Every line must be returned precisely as it is written.

━━━ Supplied information ━━━

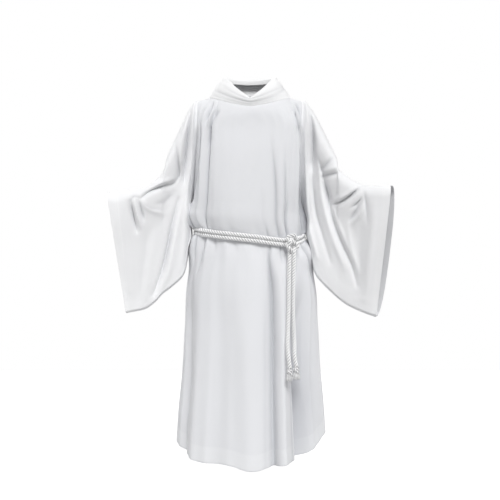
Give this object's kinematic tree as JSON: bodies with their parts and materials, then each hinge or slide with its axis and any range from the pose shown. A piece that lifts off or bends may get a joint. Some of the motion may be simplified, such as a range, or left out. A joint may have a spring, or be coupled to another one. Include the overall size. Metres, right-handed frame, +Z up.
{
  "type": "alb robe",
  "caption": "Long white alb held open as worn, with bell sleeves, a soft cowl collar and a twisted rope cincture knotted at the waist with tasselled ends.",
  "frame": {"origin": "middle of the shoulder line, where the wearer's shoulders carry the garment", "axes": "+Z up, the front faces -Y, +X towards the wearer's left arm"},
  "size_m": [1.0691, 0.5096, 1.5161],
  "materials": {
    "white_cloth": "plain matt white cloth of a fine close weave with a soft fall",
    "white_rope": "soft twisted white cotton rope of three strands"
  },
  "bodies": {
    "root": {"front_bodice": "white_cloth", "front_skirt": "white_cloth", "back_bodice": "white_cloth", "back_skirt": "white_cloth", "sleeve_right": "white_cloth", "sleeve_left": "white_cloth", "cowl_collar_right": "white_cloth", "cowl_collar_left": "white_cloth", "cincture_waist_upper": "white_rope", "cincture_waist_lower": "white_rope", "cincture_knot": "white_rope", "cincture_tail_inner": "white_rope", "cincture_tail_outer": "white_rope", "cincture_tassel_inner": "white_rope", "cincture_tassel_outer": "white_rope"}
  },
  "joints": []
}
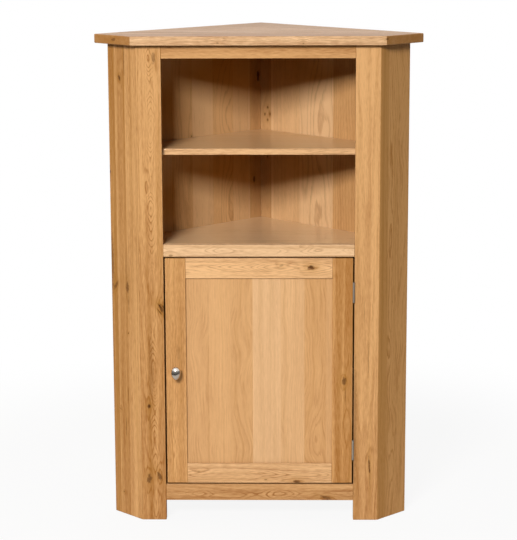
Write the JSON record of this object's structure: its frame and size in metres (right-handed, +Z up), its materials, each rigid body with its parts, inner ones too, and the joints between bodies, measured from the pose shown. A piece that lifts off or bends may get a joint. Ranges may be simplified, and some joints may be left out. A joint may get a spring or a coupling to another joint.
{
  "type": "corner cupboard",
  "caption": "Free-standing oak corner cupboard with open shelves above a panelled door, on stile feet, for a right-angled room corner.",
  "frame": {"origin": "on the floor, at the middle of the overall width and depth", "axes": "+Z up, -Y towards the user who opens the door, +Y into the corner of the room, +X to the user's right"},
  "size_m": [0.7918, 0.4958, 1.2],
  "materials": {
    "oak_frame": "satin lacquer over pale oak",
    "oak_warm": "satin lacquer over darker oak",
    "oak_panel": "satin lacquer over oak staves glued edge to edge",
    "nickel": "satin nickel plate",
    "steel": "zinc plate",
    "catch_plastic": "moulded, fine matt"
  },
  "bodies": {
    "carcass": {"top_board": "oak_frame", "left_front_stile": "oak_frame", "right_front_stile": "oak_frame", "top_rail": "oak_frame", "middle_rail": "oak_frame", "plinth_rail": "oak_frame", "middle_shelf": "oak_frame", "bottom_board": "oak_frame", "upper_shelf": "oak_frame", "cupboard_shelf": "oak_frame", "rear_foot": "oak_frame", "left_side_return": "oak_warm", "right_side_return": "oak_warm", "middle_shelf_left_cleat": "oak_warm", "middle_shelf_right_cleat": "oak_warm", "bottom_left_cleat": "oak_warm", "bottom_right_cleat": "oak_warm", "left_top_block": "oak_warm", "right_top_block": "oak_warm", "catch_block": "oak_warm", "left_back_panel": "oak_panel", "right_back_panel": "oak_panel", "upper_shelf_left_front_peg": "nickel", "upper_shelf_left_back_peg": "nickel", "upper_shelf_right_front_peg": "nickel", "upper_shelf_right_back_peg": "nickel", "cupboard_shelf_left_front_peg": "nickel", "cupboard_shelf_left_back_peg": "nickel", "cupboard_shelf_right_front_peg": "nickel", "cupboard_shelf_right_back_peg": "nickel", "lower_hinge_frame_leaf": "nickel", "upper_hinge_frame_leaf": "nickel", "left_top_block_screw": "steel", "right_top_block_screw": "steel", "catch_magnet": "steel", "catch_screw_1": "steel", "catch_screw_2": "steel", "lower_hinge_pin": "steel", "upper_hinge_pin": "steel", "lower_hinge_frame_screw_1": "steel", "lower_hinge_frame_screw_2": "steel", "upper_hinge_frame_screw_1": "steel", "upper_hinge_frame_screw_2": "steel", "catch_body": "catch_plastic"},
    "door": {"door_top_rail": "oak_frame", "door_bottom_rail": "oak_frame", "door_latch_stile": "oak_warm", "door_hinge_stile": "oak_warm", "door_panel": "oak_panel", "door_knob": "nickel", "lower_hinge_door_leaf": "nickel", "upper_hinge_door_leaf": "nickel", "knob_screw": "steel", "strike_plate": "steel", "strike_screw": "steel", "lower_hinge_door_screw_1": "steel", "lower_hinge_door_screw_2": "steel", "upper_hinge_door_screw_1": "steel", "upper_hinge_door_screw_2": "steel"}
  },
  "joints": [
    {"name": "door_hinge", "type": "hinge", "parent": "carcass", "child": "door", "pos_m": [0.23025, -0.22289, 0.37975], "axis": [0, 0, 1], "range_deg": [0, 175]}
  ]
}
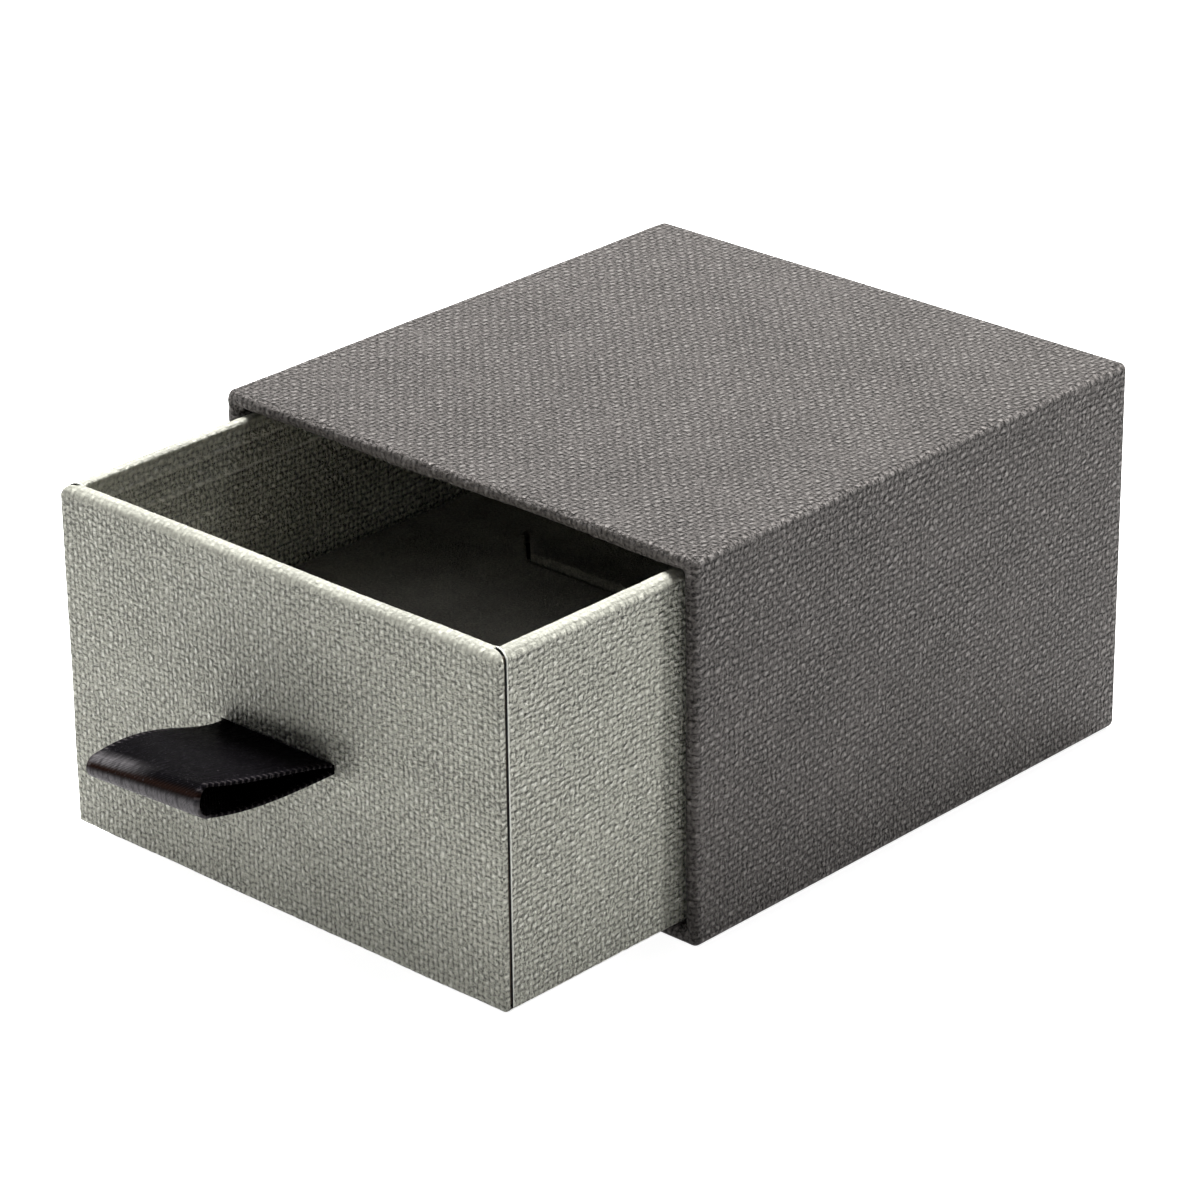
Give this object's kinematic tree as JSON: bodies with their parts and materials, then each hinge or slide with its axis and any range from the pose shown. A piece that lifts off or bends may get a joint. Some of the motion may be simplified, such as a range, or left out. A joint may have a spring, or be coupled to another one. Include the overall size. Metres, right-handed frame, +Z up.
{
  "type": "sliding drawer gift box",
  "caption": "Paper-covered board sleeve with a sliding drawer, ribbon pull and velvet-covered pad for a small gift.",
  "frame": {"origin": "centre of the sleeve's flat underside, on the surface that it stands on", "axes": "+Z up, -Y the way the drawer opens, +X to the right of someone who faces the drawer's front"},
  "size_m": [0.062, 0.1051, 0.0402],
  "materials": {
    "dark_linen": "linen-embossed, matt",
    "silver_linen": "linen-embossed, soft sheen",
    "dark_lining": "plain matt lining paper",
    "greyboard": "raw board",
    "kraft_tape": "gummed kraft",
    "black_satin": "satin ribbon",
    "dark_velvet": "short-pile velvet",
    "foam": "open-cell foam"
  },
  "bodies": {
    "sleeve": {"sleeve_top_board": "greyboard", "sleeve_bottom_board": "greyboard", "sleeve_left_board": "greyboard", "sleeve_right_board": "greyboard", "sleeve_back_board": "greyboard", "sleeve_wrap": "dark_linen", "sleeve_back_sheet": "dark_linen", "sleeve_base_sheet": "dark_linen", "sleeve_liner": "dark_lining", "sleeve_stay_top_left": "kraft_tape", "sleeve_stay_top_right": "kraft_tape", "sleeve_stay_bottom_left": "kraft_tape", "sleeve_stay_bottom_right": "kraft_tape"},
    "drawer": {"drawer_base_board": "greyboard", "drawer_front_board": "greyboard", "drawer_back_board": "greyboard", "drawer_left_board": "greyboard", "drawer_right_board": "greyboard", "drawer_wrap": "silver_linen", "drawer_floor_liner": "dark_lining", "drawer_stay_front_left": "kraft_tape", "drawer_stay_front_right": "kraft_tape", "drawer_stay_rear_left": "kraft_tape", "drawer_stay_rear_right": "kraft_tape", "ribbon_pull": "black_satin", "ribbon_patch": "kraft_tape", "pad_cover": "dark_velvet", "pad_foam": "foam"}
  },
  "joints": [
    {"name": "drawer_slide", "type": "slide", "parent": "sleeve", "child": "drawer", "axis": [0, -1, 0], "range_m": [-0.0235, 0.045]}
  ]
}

━━━

__Finished task__.
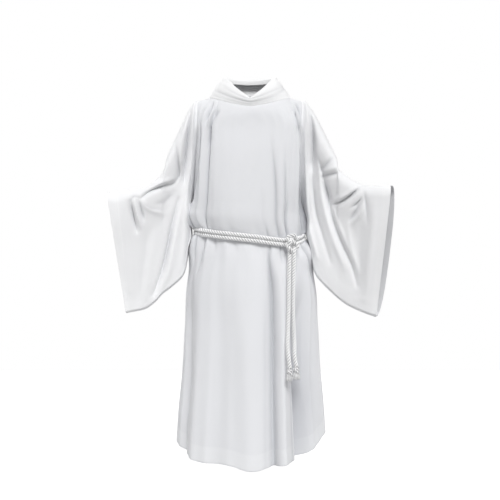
Give this object's kinematic tree as JSON: bodies with their parts and materials, then each hinge or slide with its axis and any range from the pose shown. A piece that lifts off or bends may get a joint. Some of the motion may be simplified, such as a range, or left out. A joint may have a spring, or be coupled to another one. Include the overall size. Metres, right-handed frame, +Z up.
{
  "type": "alb robe",
  "caption": "Long white alb held open as worn, with bell sleeves, a soft cowl collar and a twisted rope cincture knotted at the waist with tasselled ends.",
  "frame": {"origin": "middle of the shoulder line, where the wearer's shoulders carry the garment", "axes": "+Z up, the front faces -Y, +X towards the wearer's left arm"},
  "size_m": [1.0691, 0.5096, 1.5161],
  "materials": {
    "white_cloth": "plain matt white cloth of a fine close weave with a soft fall",
    "white_rope": "soft twisted white cotton rope of three strands"
  },
  "bodies": {
    "root": {"front_bodice": "white_cloth", "front_skirt": "white_cloth", "back_bodice": "white_cloth", "back_skirt": "white_cloth", "sleeve_right": "white_cloth", "sleeve_left": "white_cloth", "cowl_collar_right": "white_cloth", "cowl_collar_left": "white_cloth", "cincture_waist_upper": "white_rope", "cincture_waist_lower": "white_rope", "cincture_knot": "white_rope", "cincture_tail_inner": "white_rope", "cincture_tail_outer": "white_rope", "cincture_tassel_inner": "white_rope", "cincture_tassel_outer": "white_rope"}
  },
  "joints": []
}
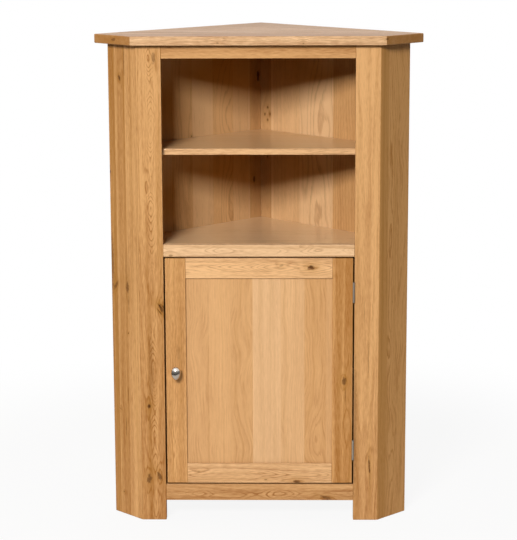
Write the JSON record of this object's structure: its frame and size in metres (right-handed, +Z up), its materials, each rigid body with its parts, inner ones too, and the joints between bodies, measured from the pose shown. A piece that lifts off or bends may get a joint. Ranges may be simplified, and some joints may be left out. A joint may get a spring or a coupling to another joint.
{
  "type": "corner cupboard",
  "caption": "Free-standing oak corner cupboard with open shelves above a panelled door, on stile feet, for a right-angled room corner.",
  "frame": {"origin": "on the floor, at the middle of the overall width and depth", "axes": "+Z up, -Y towards the user who opens the door, +Y into the corner of the room, +X to the user's right"},
  "size_m": [0.7918, 0.4958, 1.2],
  "materials": {
    "oak_frame": "satin lacquer over pale oak",
    "oak_warm": "satin lacquer over darker oak",
    "oak_panel": "satin lacquer over oak staves glued edge to edge",
    "nickel": "satin nickel plate",
    "steel": "zinc plate",
    "catch_plastic": "moulded, fine matt"
  },
  "bodies": {
    "carcass": {"top_board": "oak_frame", "left_front_stile": "oak_frame", "right_front_stile": "oak_frame", "top_rail": "oak_frame", "middle_rail": "oak_frame", "plinth_rail": "oak_frame", "middle_shelf": "oak_frame", "bottom_board": "oak_frame", "upper_shelf": "oak_frame", "cupboard_shelf": "oak_frame", "rear_foot": "oak_frame", "left_side_return": "oak_warm", "right_side_return": "oak_warm", "middle_shelf_left_cleat": "oak_warm", "middle_shelf_right_cleat": "oak_warm", "bottom_left_cleat": "oak_warm", "bottom_right_cleat": "oak_warm", "left_top_block": "oak_warm", "right_top_block": "oak_warm", "catch_block": "oak_warm", "left_back_panel": "oak_panel", "right_back_panel": "oak_panel", "upper_shelf_left_front_peg": "nickel", "upper_shelf_left_back_peg": "nickel", "upper_shelf_right_front_peg": "nickel", "upper_shelf_right_back_peg": "nickel", "cupboard_shelf_left_front_peg": "nickel", "cupboard_shelf_left_back_peg": "nickel", "cupboard_shelf_right_front_peg": "nickel", "cupboard_shelf_right_back_peg": "nickel", "lower_hinge_frame_leaf": "nickel", "upper_hinge_frame_leaf": "nickel", "left_top_block_screw": "steel", "right_top_block_screw": "steel", "catch_magnet": "steel", "catch_screw_1": "steel", "catch_screw_2": "steel", "lower_hinge_pin": "steel", "upper_hinge_pin": "steel", "lower_hinge_frame_screw_1": "steel", "lower_hinge_frame_screw_2": "steel", "upper_hinge_frame_screw_1": "steel", "upper_hinge_frame_screw_2": "steel", "catch_body": "catch_plastic"},
    "door": {"door_top_rail": "oak_frame", "door_bottom_rail": "oak_frame", "door_latch_stile": "oak_warm", "door_hinge_stile": "oak_warm", "door_panel": "oak_panel", "door_knob": "nickel", "lower_hinge_door_leaf": "nickel", "upper_hinge_door_leaf": "nickel", "knob_screw": "steel", "strike_plate": "steel", "strike_screw": "steel", "lower_hinge_door_screw_1": "steel", "lower_hinge_door_screw_2": "steel", "upper_hinge_door_screw_1": "steel", "upper_hinge_door_screw_2": "steel"}
  },
  "joints": [
    {"name": "door_hinge", "type": "hinge", "parent": "carcass", "child": "door", "pos_m": [0.23025, -0.22289, 0.37975], "axis": [0, 0, 1], "range_deg": [0, 175]}
  ]
}
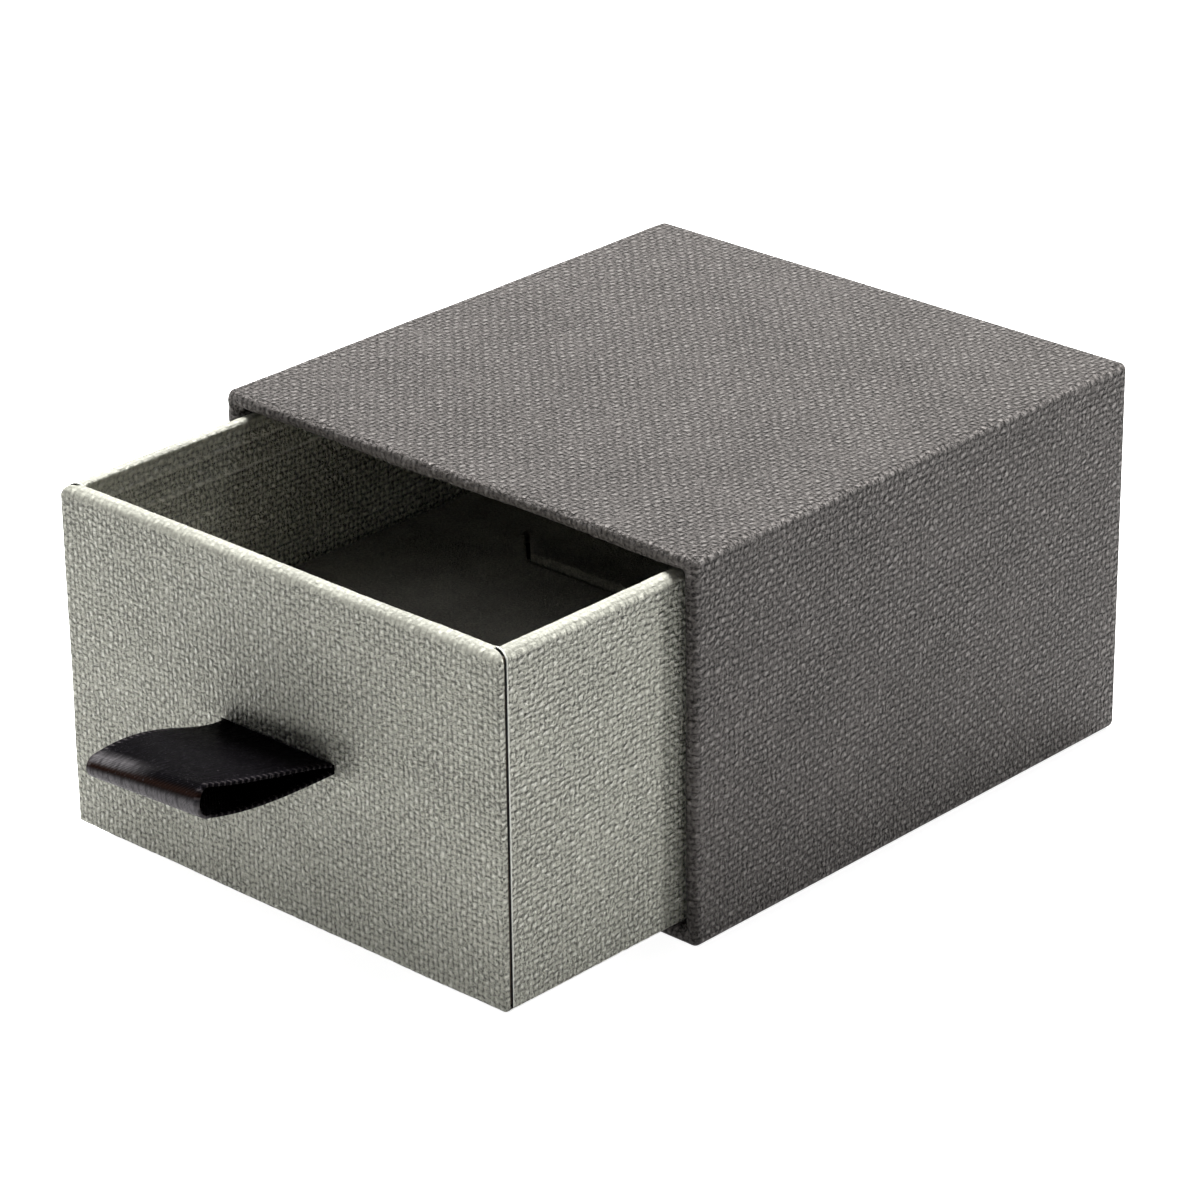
Give this object's kinematic tree as JSON: bodies with their parts and materials, then each hinge or slide with its axis and any range from the pose shown. A piece that lifts off or bends may get a joint. Some of the motion may be simplified, such as a range, or left out. A joint may have a spring, or be coupled to another one. Include the overall size. Metres, right-handed frame, +Z up.
{
  "type": "sliding drawer gift box",
  "caption": "Paper-covered board sleeve with a sliding drawer, ribbon pull and velvet-covered pad for a small gift.",
  "frame": {"origin": "centre of the sleeve's flat underside, on the surface that it stands on", "axes": "+Z up, -Y the way the drawer opens, +X to the right of someone who faces the drawer's front"},
  "size_m": [0.062, 0.1051, 0.0402],
  "materials": {
    "dark_linen": "linen-embossed, matt",
    "silver_linen": "linen-embossed, soft sheen",
    "dark_lining": "plain matt lining paper",
    "greyboard": "raw board",
    "kraft_tape": "gummed kraft",
    "black_satin": "satin ribbon",
    "dark_velvet": "short-pile velvet",
    "foam": "open-cell foam"
  },
  "bodies": {
    "sleeve": {"sleeve_top_board": "greyboard", "sleeve_bottom_board": "greyboard", "sleeve_left_board": "greyboard", "sleeve_right_board": "greyboard", "sleeve_back_board": "greyboard", "sleeve_wrap": "dark_linen", "sleeve_back_sheet": "dark_linen", "sleeve_base_sheet": "dark_linen", "sleeve_liner": "dark_lining", "sleeve_stay_top_left": "kraft_tape", "sleeve_stay_top_right": "kraft_tape", "sleeve_stay_bottom_left": "kraft_tape", "sleeve_stay_bottom_right": "kraft_tape"},
    "drawer": {"drawer_base_board": "greyboard", "drawer_front_board": "greyboard", "drawer_back_board": "greyboard", "drawer_left_board": "greyboard", "drawer_right_board": "greyboard", "drawer_wrap": "silver_linen", "drawer_floor_liner": "dark_lining", "drawer_stay_front_left": "kraft_tape", "drawer_stay_front_right": "kraft_tape", "drawer_stay_rear_left": "kraft_tape", "drawer_stay_rear_right": "kraft_tape", "ribbon_pull": "black_satin", "ribbon_patch": "kraft_tape", "pad_cover": "dark_velvet", "pad_foam": "foam"}
  },
  "joints": [
    {"name": "drawer_slide", "type": "slide", "parent": "sleeve", "child": "drawer", "axis": [0, -1, 0], "range_m": [-0.0235, 0.045]}
  ]
}